Aim.
Reproduce the material that follows, please, but only from its first line to the line containing "return made", inclusive.

====== Recorded information

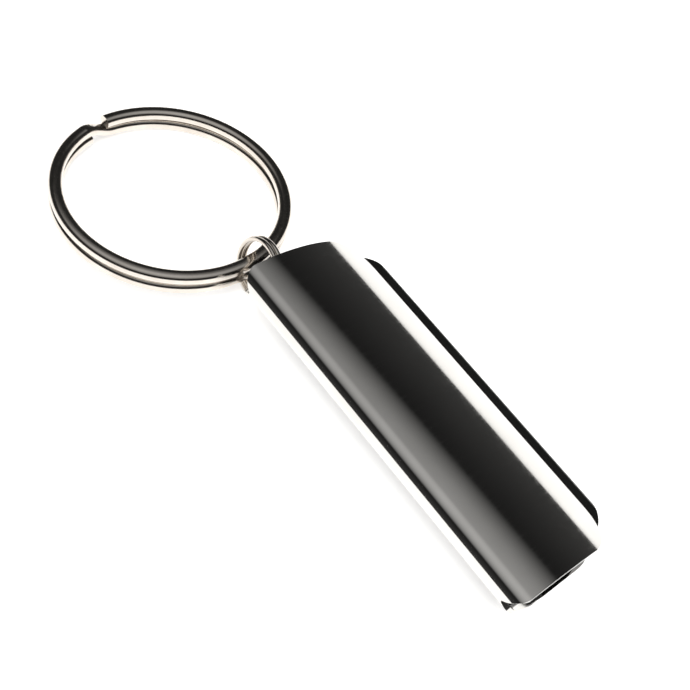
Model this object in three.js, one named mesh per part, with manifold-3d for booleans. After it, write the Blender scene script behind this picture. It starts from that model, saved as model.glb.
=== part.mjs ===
// Keychain flashlight: a bent steel sleeve round a moulded light core, worked by a long press bar
// along its open side, and hung on two split rings. Millimetres, +Z up.
// +X runs along the sleeve from the key rings to the lamp; the origin is the middle of the resting face.
import * as THREE from "three";
import { mergeVertices } from "three/addons/utils/BufferGeometryUtils.js";
import Module from "manifold-3d";

const wasm = await Module();
wasm.setup();

// ---- Driving dimensions ----
// Sleeve: one sheet, folded round a small nose on the left, with both free edges on the right
const bodyLength = 56;
const sheetWall = 0.7;
const crownHeight = 10.3; // top of the sleeve over the resting face
const crownRadius = 29;
const crownY = -9; // where the crown is highest, over the nose
const noseRadius = 2.3;
const underAngle = THREE.MathUtils.degToRad(38); // of the under leaf's slope, from upright
const baseRadius = 1.8; // bend between the sloping under leaf and the flat base
const edgeReach = 9.9; // y of the crown leaf's free edge
const lipReach = 8.6; // y of the base leaf's free edge
const edgeCorner = 5.5; // plan radius of the corners on the open side
const noseCorner = 2.2; // plan radius of the corners on the folded side

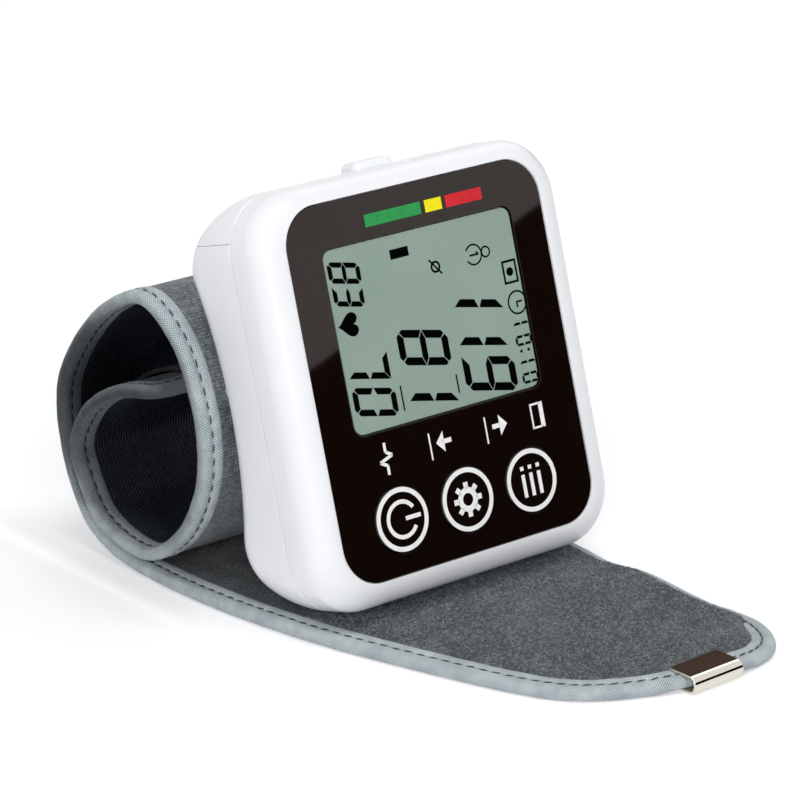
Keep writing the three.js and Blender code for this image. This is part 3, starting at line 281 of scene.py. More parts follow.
def plated(name, code, roughness):
    """Plated metal: it has no colour of its own but what it mirrors, and fine rolling marks."""
    made, shader = new_material(name)
    colour = between(made, grain(made, 0.003), [(0.3, code), (0.7, code)])
    gloss = spread(made, grain(made, 0.0006), roughness * 0.7, roughness * 1.4)
    feed(made, shader, {"Base Color": colour, "Roughness": gloss, "Metallic": 1.0})
    bump(made, grain(made, 0.002, 2.0), shader, 0.000015, 0.6)
    return made


display_cell = display_film()
nickel = plated("bright_nickel_plate", "#dcd6cb", 0.07)
steel = plated("zinc_plated_steel", "#b9bcc0", 0.3)
mask_greens = [(0.4, "#1f5a38"), (0.6, "#2d6f48")]
board_green = speckled("green_solder_mask", 0.0008, mask_greens, {"Roughness": 0.35}, (0.0006, 0.00003))
wrap_blues = [(0.45, "#33557e"), (0.55, "#3f679a")]
cell_wrap = speckled("printed_cell_wrap", 0.006, wrap_blues, {"Roughness": 0.3, "Metallic": 0.2}, detail=1.0)

# %% [markdown]
# ## Cloths
#
# Every cloth piece gets a UV map measured in metres: u runs across the strip and v along it. A
# pattern that reads that map follows the cloth round the roll as real threads do, and its scale is
# the real thread spacing. The binding tape is a bias weave with ribs about 0.35 mm apart. The
# lining is a black knit whose ribs run round the roll, 0.6 mm apart, with a painted highlight in a
# pale blue grey on the crest of each rib. The outer cloth is a looped knit, and the tail is brushed
# fleece for the hook patch to grip.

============

Solution for this problem.
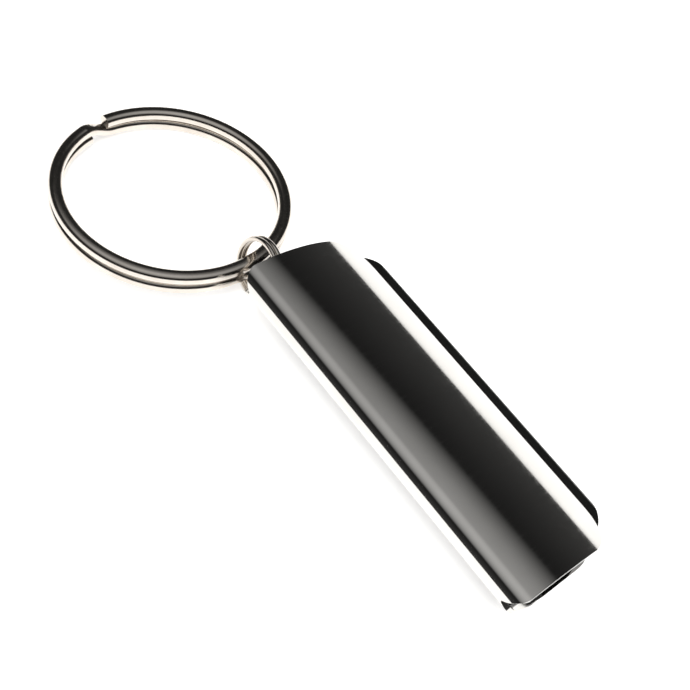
Model this object in three.js, one named mesh per part, with manifold-3d for booleans. After it, write the Blender scene script behind this picture. It starts from that model, saved as model.glb.
=== part.mjs ===
// Keychain flashlight: a bent steel sleeve round a moulded light core, worked by a long press bar
// along its open side, and hung on two split rings. Millimetres, +Z up.
// +X runs along the sleeve from the key rings to the lamp; the origin is the middle of the resting face.
import * as THREE from "three";
import { mergeVertices } from "three/addons/utils/BufferGeometryUtils.js";
import Module from "manifold-3d";

const wasm = await Module();
wasm.setup();

// ---- Driving dimensions ----
// Sleeve: one sheet, folded round a small nose on the left, with both free edges on the right
const bodyLength = 56;
const sheetWall = 0.7;
const crownHeight = 10.3; // top of the sleeve over the resting face
const crownRadius = 29;
const crownY = -9; // where the crown is highest, over the nose
const noseRadius = 2.3;
const underAngle = THREE.MathUtils.degToRad(38); // of the under leaf's slope, from upright
const baseRadius = 1.8; // bend between the sloping under leaf and the flat base
const edgeReach = 9.9; // y of the crown leaf's free edge
const lipReach = 8.6; // y of the base leaf's free edge
const edgeCorner = 5.5; // plan radius of the corners on the open side
const noseCorner = 2.2; // plan radius of the corners on the folded side

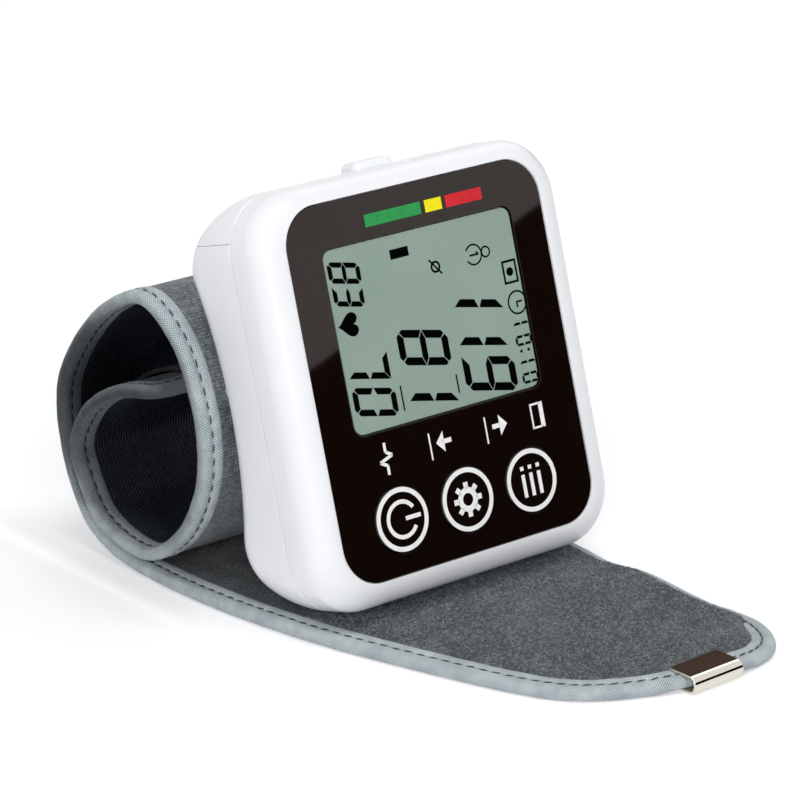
Keep writing the three.js and Blender code for this image. This is part 3, starting at line 281 of scene.py. More parts follow.
def plated(name, code, roughness):
    """Plated metal: it has no colour of its own but what it mirrors, and fine rolling marks."""
    made, shader = new_material(name)
    colour = between(made, grain(made, 0.003), [(0.3, code), (0.7, code)])
    gloss = spread(made, grain(made, 0.0006), roughness * 0.7, roughness * 1.4)
    feed(made, shader, {"Base Color": colour, "Roughness": gloss, "Metallic": 1.0})
    bump(made, grain(made, 0.002, 2.0), shader, 0.000015, 0.6)
    return made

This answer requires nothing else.